Moreover, "marketplace of ideas" is a metaphor for what happens in a society that has a high degree of free speech: the best most valid ideas rise to the top. You argue that the marketplace metaphor doesn't work because bias exists and because ideas vary in validity, but that doesn't make sense--these facts are the very mechanism by which the marketplace metaphor works: in speech-tolerant societies, a diversity of ideas compete and the best, most valid ideas rise to the top irrespective of bias.


> Indeed, authoritarianism in general and Nazism, Stalinism, Maoism, etc in particular always starts with speech restrictions. The idea that free speech and authoritarianism are bed fellows doesn't make sense; these are mutually exclusive.

This is a myth perpetuated by selective cultural memory. The Nazis were all about "free speech" before they were in power. They frequently complained about "Free speech" when papers published editorials criticizing them, or when their public appearances were protested, or when opinion pages didn't present "both sides".

One widely used Nazi propaganda poster from 1928 even showed Hitler with a big "CENSORED" block over his mouth, captioned "Only One of the 2000 million people in the world is not allowed to speak in Germany"[1]

> in speech-tolerant societies, a diversity of ideas compete and the best, most valid ideas rise to the top irrespective of bias.

I'm not sure that you understand what "bias" means. Bias is that which leads people to believe in ideas that are false for various sometimes difficult to quantify reasons.
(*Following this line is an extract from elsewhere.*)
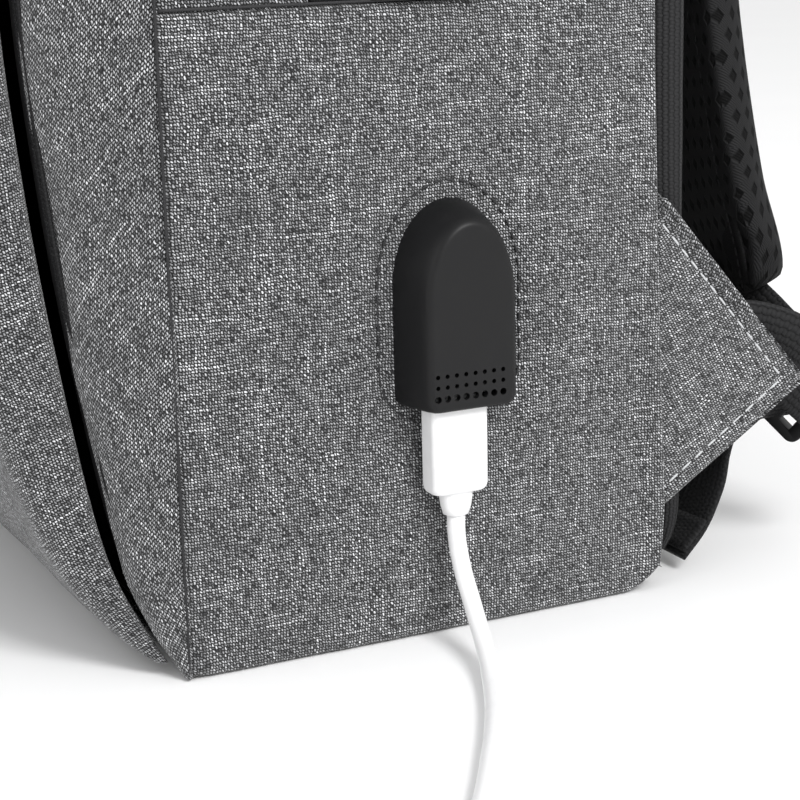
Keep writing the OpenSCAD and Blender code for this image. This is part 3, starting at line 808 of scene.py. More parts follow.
def make_plug():
    """The plug's moulding: a flat box with soft edges, and a short tapered neck."""
    x, y = (PLUG_LOW.x + PLUG_HIGH.x) / 2, (PLUG_LOW.y + PLUG_HIGH.y) / 2
    w, t = PLUG_HIGH.y - PLUG_LOW.y, PLUG_HIGH.x - PLUG_LOW.x
    low, top = PLUG_LOW.z, PLUG_HIGH.z
    body = low + 6
    levels = [
        (low, 4.9, 4.9, 2.4), (low + 0.3, 5.2, 6.4, 2.5), (low + 2.4, 5.4, 7.4, 2.2),
        (low + 4.9, 5.6, 8.0, 2.2), (body - 0.1, 5.8, 8.4, 2.2), (body, 6.2, 13.0, 2.0),
        (body + 0.3, 6.8, 14.1, 2.0),
        (body + 0.9, t - 0.25, w - 0.3, 1.9), (body + 1.8, t, w, 1.7), (body + 12, t, w, 1.6),
        (top - 0.6, t, w, 1.6), (top - 0.15, t - 0.3, w - 0.3, 1.5), (top, t - 0.9, w - 0.9, 1.2),
    ]
    moulding = stacked("plug_moulding", (x, y), levels)
    return finish_piece(moulding, "white_plastic", "plug_body", "usb_plug_overmould")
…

The fact that evidence opposing flat-eartherism is available has not prevented that idea from gaining popularity, in fact it is more popular today in 2021 than it ever has been.

The "marketplace" metaphor itself exposes that the argument comes from a utopian perspective, the argument only works if you pre-suppose that a free and unregulated economic market produces best results, but we know from experience that it produces monopolies, child labor, and bread doped with sawdust.
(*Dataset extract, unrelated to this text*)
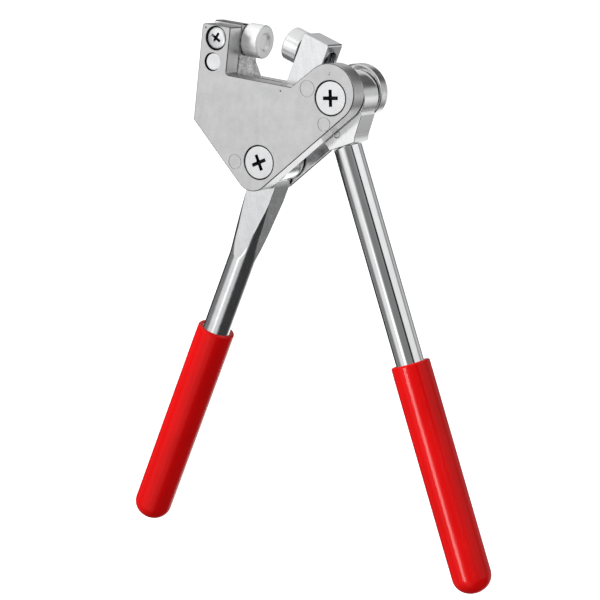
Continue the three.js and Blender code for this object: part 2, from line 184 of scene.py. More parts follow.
def solid_from(bm: bmesh.types.BMesh, name: str) -> bpy.types.Object:
    """A scene object from a closed mesh, its faces turned outwards."""
    bmesh.ops.recalc_face_normals(bm, faces=bm.faces)
    mesh = bpy.data.meshes.new(name)
    bm.to_mesh(mesh)
    bm.free()
    made = bpy.data.objects.new(name, mesh)
    bpy.context.scene.collection.objects.link(made)
    return made


def joined_rings(bm: bmesh.types.BMesh, rings: Sequence[list], name: str) -> bpy.types.Object:
    """A closed solid through rings of equally many corners, capped at both ends."""
    for low, high in zip(rings, rings[1:]):
        for i in range(len(low)):
            j = (i + 1) % len(low)
            bm.faces.new((low[i], low[j], high[j], high[i]))
    bm.faces.new(rings[0])
    bm.faces.new(rings[-1])
    return solid_from(bm, name)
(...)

Public discourse is like a market in some ways, namely that people with more money are able to advance their ideas further by buying media outlets and marketing broadly and engaging in deceptive communication that exploits cognitive bias to acquire more believers, in just the same way as people with more money are able to buy out and undercut competition and exploit addictions and consumer psychology to get more sales than their products deserve.

1. https://twitter.com/_amroali/status/1190809322315534336?s=20


(not parent throwaway) Just because nazis used their free speech right to do their propaganda, that doesn't mean free speech caused nazism. In order to do any propaganda (whether that's for a morally good or bad cause), you need to be able to talk to people.

The first thing nazis did was to revoke free speech rights. That's an example of authoritarianism and free speech being opposites.


The parent commenter was claiming that free speech prevents nazism, which any honest look at the history of authoritarianism shows to be categorically untrue.

I argued no such thing. Allow me to quote myself:

> Indeed, authoritarianism in general and Nazism, Stalinism, Maoism, etc in particular always starts with speech restrictions

Authoritarianism virtually requires restrictions on speech to come into its own.


You say "we" want x&y almost as if they are firm, broadly held opinions. If there were a flash Brexit-style vote across the USA today, and democracy were on the ballot against some type of Trump-led monarchy, and the majority of the country voted for a system that dismantles all the things you value, are you now going to accept the fair and democratic result or fight back? Would you resort to blaming the masses for being uneducated and not knowing what's good for them? The Paradox of Tolerance may seem like some abstract concept but it could very well be central to an actual decision you'll have to make.